For the third quarter, the most recently released earnings report, Boston Scientific showed an EPS of 35 cents, up 4 cents from the year-ago quarter. Net income was $432 million, an impressive 52% gain from last Q3's $283. Net sales were $2.39 billion, up 7.7%, powered by a 10.3% gain in the MedSurg division. The company revised forward guidance upwards, setting the full-year EPS estimate at $1.37 to $1.41 per share.
Company CEO Mike Mahoney said, "Our strong results reflect our global team's focused efforts to execute our category leadership strategy and advance the standard of care. Through internal research and tuck-in acquisitions, we continue to bring meaningful innovations to market, enabling our customers to deliver life-changing care to millions of patients around the world."
The most recent analyst reviews of BSX came in late November. Piper Jaffray's Matt O'Brien, ranked #22 in the TipRanks database, said of BSX and the BTG deal that he believes "believes it will turn out to be a favorable transaction. There is the clear opportunity to expand BTG's presence internationally and adding more therapeutic products in oncology provides a significant synergistic opportunity. Boston Scientific has proven capable of acquiring solid assets and making them even better." O'Brien gives BSX a $40 price target, implying a 14% upside potential.
Similarly Sean Lavin of BTIG also gave BSX a 'Buy' rating. In his comments, he said of the BTG acquisition, "We see the interventional space as a high growth area and oncology/vascular fit within BSX salesforces.

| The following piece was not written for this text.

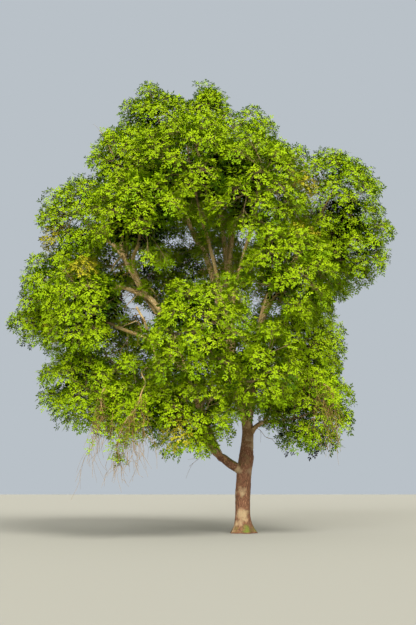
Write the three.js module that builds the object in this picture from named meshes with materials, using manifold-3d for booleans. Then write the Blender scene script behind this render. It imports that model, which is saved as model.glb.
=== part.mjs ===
// A mature, round-headed ash tree with its trunk, its boughs and its masses of foliage, in millimetres.
// +Z is up, +X is to the right of the tree's best face and -Y is towards the viewer of that face.
// The origin is the middle of the flat cut at ground level.

import * as THREE from "three";
import { mergeVertices } from "three/addons/utils/BufferGeometryUtils.js";
import Module from "manifold-3d";

const wasm = await Module();
wasm.setup();

// Trunk
const TRUNK_FORK = new THREE.Vector3(120, 0, 2300);
const TRUNK_LEAN = 30;
const TRUNK_RADIUS = 225;
const FORK_RADIUS = 235;
const FLARE_RADIUS = 400;
const FLARE_HEIGHT = 650;
const FLARE_LOBES = 5;
const LOBE_DEPTH = 0.16;
const TRUNK_SIDES = 15;
const TRUNK_STEPS = 8;

// Boughs
const TIP_RADIUS = 52;
const BOUGH_TAPER = 0.75;
const COLLAR = { wider: 0.3, stretch: 0.06 };
const ENTRY = 0.62;
const RISE = 0.35;
const WANDER = 0.035;
const STEP_LENGTH = 1200;
const LEAST_STEPS = 3;
const BOUGH_SIDES = [{ over: 150, sides: 8 }, { over: 90, sides: 6 }, { over: 0, sides: 5 }];
const OLD_BARK_FOOT = 100;

// Gaps between one piece and the next
const SEAT_GAP = 0.4;
const LEAF_CLEARANCE = 12;
const SPACE_MARGIN = 12;

// Stem and twigs of a mass. Those with no unit are shares of the mass's reach or of a length.
const STEM_RADIUS = 52;
const STEM_TOP_RADIUS = 38;
const STEM_TOP = 0.3;
const STEM_AXIS = { outward: 0.5, up: 0.45, entering: 0.35 };
const CROWN_HEART = new THREE.Vector3(-1100, 0, 6500);
const TWIGS = 5;
const TWIG_RADIUS = 19;
const TWIG_END_RADIUS = 13;
const TWIG_SPREAD = 0.42;
const SPREAD_RANGE = [0.9, 1.12];
const LEAST_SPREAD = 0.2;
const STEM_STRETCH = [0.25, 0.97];
const TWIG_LEAN = [-0.62, 0.97];
const TWIG_DROOP = 0.05;
const GOLDEN_ANGLE = Math.PI * (3 - Math.sqrt(5));

// Leaf sprays, each a kite: lengths are shares of the reach, and the rest are shares of the length.
const END_SPRAY = { at: 0.97, size: 0.64, onward: 0.9, scatter: 0.35, up: -0.3 };
const SIDE_SPRAYS = [
  { at: 0.5, size: 0.78, sideways: 1, onward: 0.55, up: -0.25 },
  { at: 0.76, size: 0.78, sideways: -1, onward: 0.55, up: -0.25 },
];
const SPRAY_FACING = { outward: 0.6, up: 0.3, scatter: 0.6 };
const SPRAY_RANGE = [0.88, 1.1];
const SPRAY_WIDTH = 0.9;
const SPRAY_THICKNESS = 0.02;
const SPRAY_WIDEST = 0.6;
const SPRAY_FOLD = 0.07;
const SHRINK = 0.86;
const SPRAY_TRIES = 5;
const SPRAY_TURN = 0.8;

// Tiny edges that a join leaves are closed up to this length.
const SMOOTHING = 1;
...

BSX has used capital well buying Asthmatx recently. Between this track record and consistently hitting targets, we thought BSX would have leeway with investors to make purchases. ... We feel this deal should benefit BSX's interventional business like AMMD added growth to urology." His $45 price target gives an aggressive 28% upside.
The analyst consensus on BSX is a 'Strong Buy,' based on 16 'buy' ratings. This means there are no holds or sells at this time. The $42 price target gives a 20% upside to the $35 share price.